The question is what are the social consequences for a given right being restricted or a given immoral action being performed.

Does this make more sense?


Ok, so the justifications for the ends under discussion is accepted because "That's the way things are, ergo that's the way the majority of people have decided that they ought to be by participation". They live in countries with totalitarian democratic governments, they work in soul crushing corporate jobs, therefore those ends are "desirable" without direct justification beyond that?

That seems like confusing is and ought in the exact opposite of the way that humans tend to do it normally?


Not quite.

I think you have to look at government as a product of culture, and I think you have to look at culture as a functioning system. It isn't a question of what the majority have decided. It is a question of how things fit together.
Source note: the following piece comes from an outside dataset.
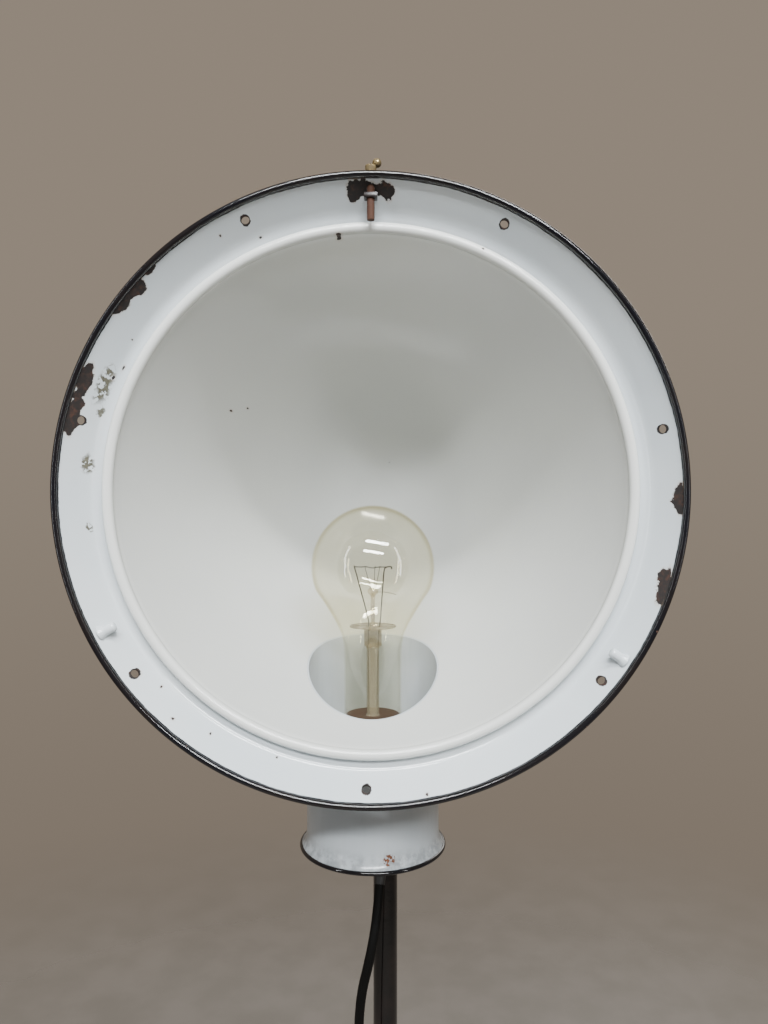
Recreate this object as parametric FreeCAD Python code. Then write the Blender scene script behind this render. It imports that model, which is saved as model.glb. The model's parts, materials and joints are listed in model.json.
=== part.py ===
"""Enamelled floor-standing surgical light: round reflector on a sliding, turning and tilting mast.

Millimetres. The origin is on the floor under the mast's axis, +Z is up and the lamp faces -Y.
Each sub-part is one node, written to parts/NODE.step.
"""
import FreeCAD, Part
import math
import os

V = FreeCAD.Vector

# Where the main lines lie
TILT_Z = 1150.0            # height of the tilt axis, which runs along X, and of the reflector's axis
HEAD_X = -10.0             # the head hangs beside the mast, so its centre plane is off to one side
RIM_Y = -320.0             # plane of the front rim
NECK_Y = -216.0            # axis of the lamp neck and the bulb

# Reflector and housing, both parabolic
DISH_APEX = 260.6          # depth of the reflector's inner face behind the rim plane
DISH_FOCAL = 31.3          # focal length
DISH_MOUTH_R = 172.0       # where the bowl meets its bead
REFLECTOR_SHEET = 1.0
HOUSING_GAP = 7.0          # reflector's inner face to housing's inner face
HOUSING_SHEET = 1.2
BEAD_R = 174.8
BEAD_DEPTH = 20.0
BEAD_WIRE_R = 3.6

# Front rim and the trough behind it
RIM_R = 205.0
RIM_WIRE_R = 2.2
WALL_ANGLE = 40.0          # trough wall against the axis, degrees
TROUGH_DEPTH = 23.0
TROUGH_CURVE_R = 7.0
MOUTH_R = 178.6            # housing's mouth, which the bead drops into
BEND_R = 0.3
VENT_R = 2.75
VENT_AT_R = 194.5
VENT_COUNT = 7
VENT_START = 12.0
PEG_R = 3.25
PEG_INNER_R = 187.0
PEG_DEPTH = 8.5
PEG_ANGLES = (-33.8, -152.2)

# Thumb screw that locks the front glass
LOCK_DEPTH = 9.5
LOCK_SHANK_R = 2.5
LOCK_TIP_R = 176.0
LOCK_TOP_R = 209.0
LOCK_BALL = (4.0, 213.0)   # centre of the ball, beside and above the head's axis
LOCK_BALL_R = 3.0
LOCK_NUT_WIDTH = 8.6
LOCK_NUT_DEPTH = 7.3
LOCK_NUT_SPAN = (189.9, 192.9)

# Lamp neck
NECK_R = 50.6
NECK_SHEET = 1.2
NECK_FOOT_Z = 881.0
NECK_FLARE_R = 56.0
NECK_FLARE_H = 12.0
NECK_WIRE_R = 1.5
SEAM = 0.1                 # open seam between pressed parts
COVER_Z = 886.0
COVER_SHEET = 1.2
GROMMET_Z = 962.0
GROMMET_R = 6.5

# Bulb, heights below the reflector's axis
BULB_BALL_R = 47.5
BULB_BALL_Z = -56.0
BULB_NECK_R = 22.0
BULB_END_Z = -176.0
BULB_GLASS = 1.0
CAP_TOP_Z = -172.0
CAP_COLLAR_Z = -186.0
CAP_THREAD_END_Z = -208.0
CAP_TIP_Z = -213.5
CAP_R = 22.9
THREAD_R = 19.8
MICA_Z = -102.0
BUTTON_Z = -75.0
FILAMENT_Z = -56.0

# Lamp socket
SOCKET_TOP_Z = -187.0
SOCKET_FLOOR_Z = -232.0
SOCKET_END_Z = -252.0
SOCKET_R = 28.0
SOCKET_SHELL_R = 19.95
BRACKET_SHEET = 2.0
BRACKET_WIDTH = 24.0
BRACKET_REAR_Y = -170.5
SOCKET_SCREW_R = 2.0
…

The problem with a "it's just the way it is" argument is that it prevents any possible critiques across cultural boundaries. That's not what I am proposing. I think you have to start from the way it is, look at how things fit together, and then find problems with this. However such a discussion is incomplete unless you can point to why people generally accept something and what incentives they have to accept it.

Let's take a rather major example: female genital cutting in Sudan. It's very easy to just say "this is oppression of women!" but that doesn't really work. A much more thorough review would include:

1. The very real problems reproductive-wise and health-wise this causes, but also

2. The fact that this practice is a way of marking privileged socio-economic status, and therefore giving it up is essentially placing women who would forgo the practice outside of the upper classes, and

3. The fact that this practice has become in the wake of Western criticism a way of circling the wagons cuturally, and a symbol of standing up to perceived colonialism and thus confers additional positive status that way.